Speed is back to normal, full 2GBit, (thanks to Veeam that it is able to fully load LACP etherchannels), no memory or CPU issues.
Lets see if it's working now for a longer time.
First ReFS was directly created with a stock 2016 server, now it is fully patched and created than - maybe that's a difference.
The ReFS is powered by a SuperMicro Board with 8 core Intel Xeon, and only 24GB RAM, Areca 1880 RAID controller, 16 Bay box, 10x WD Red 6TB SATA Raid6.
(yep, I now that you will cry because of that low memory, but it went very well for the first 2 month without any issues - and common, having more than 100GB RAM to keep a FS stable is crazy)
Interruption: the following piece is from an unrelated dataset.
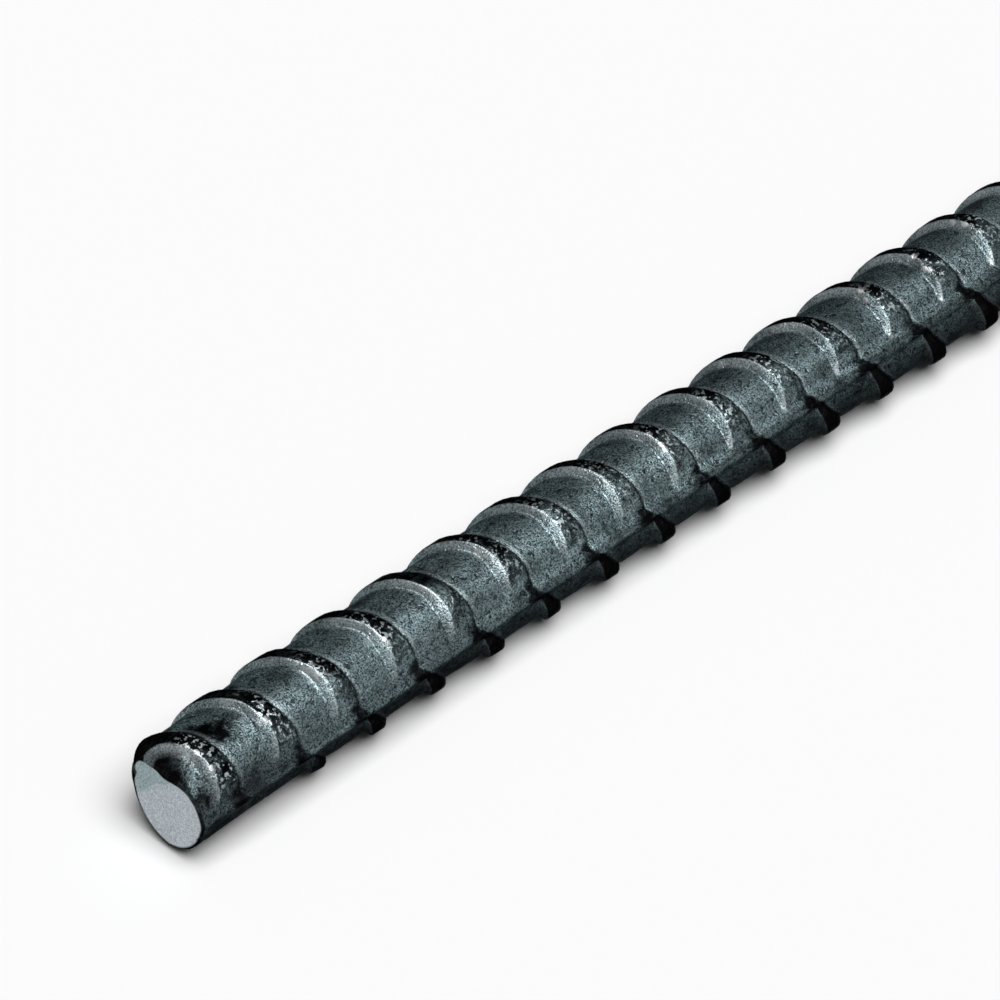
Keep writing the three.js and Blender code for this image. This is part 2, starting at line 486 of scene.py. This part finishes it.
# Each pattern: the size of its patches, how much finer detail they hold, and the noise levels between which
# it goes from none to full. The scale's real grain, some hundredths of a millimetre, is too fine to show, so
# it is drawn coarser, at 0.18 mm.
SKIN_PATTERNS = {
    "grain": (0.18 * MM, 5, 0.36, 0.63),
    "smut": (0.55 * MM, 3, 0.5, 0.66),
    "mottle": (0.9 * MM, 4, 0.54, 0.47),
    "flecks": (0.45 * MM, 2, 0.56, 0.61),
    "pits": (0.9 * MM, 2, 0.61, 0.68),
    "scuffs": (2.4 * MM, 4, 0.5, 0.68),
    "blotches": (4.5 * MM, 3, 0.4, 0.6),
}
GLINT_SPOT_SPACING = 1.25 * MM
GLINT_SPOT_EDGE = (0.38, 0.31)
# The scale's darkest grain, then each layer of colour over it: the masks whose product it follows, its
# strength and its colour.
SKIN_COLOUR = "#1a2324"
SKIN_LAYERS = [
    (("grain",), 1.0, "#a7bec3"),
    (("smut",), 0.5, "#283334"),
    (("blotches",), 0.25, "#323d3e"),
    (("scuffs",), 0.55, "#242c2d"),
    (("pits",), 0.7, "#14191b"),
    # Black: dark scale and stains, and painted shade.
    (("black", "black"), 0.92, "#090b0d"),
    (("black", "mottle"), 1.0, "#090b0d"),
    # Painted shade.
    (("under",), 0.8, "#151314"),
    # Painted glints.
    (("flecked", "flecks"), 0.95, "#d4e1e4"),
    # Painted highlight on the near flanks, in two layers.
    (("painted_highlight",), 0.85, "#a0adb1"),
    (("painted_highlight", "grain"), 0.9, "#f0fbfe"),
    # Painted glints.
    (("glint", "glint_spot"), 1.0, "#ffffff"),
]
SCALE_METALLIC = 0.8
SCALE_ROUGHNESS = 0.36
PIT_DEPTH = 0.04 * MM
GRAIN_DEPTH = 0.018 * MM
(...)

lepphce1 wrote:I also checked versions and realized that I have an older version of ReFS that was included in the April 2017 Roll-up (10.0.14393.953). The ReFS version released yesterday (June 2017) is the same as released in May 2017 as mentioned earlier. I'm about to update my servers to the June 2017 release but I am wondering if anybody noticed any improvements after the May 2017 update.
As a side, I've had a ticket open with Microsoft for some time now, and frankly they've been less than helpful / responsive. They seemed to immediately know what was going on after I submitted my crash dump but have been unwilling to provide any information up to this point. After having my main Veeam server stuck in a boot loop all weekend, I'm close to bypassing MS for now and reaching out to Veeam support for the experimental fix. FWIW, I've not had CPU or memory issues. But server goes onto these "reboot fits" it seems when there is some kind of block cloning operation (as others have said, perhaps when it is doing a massive amount of deletes).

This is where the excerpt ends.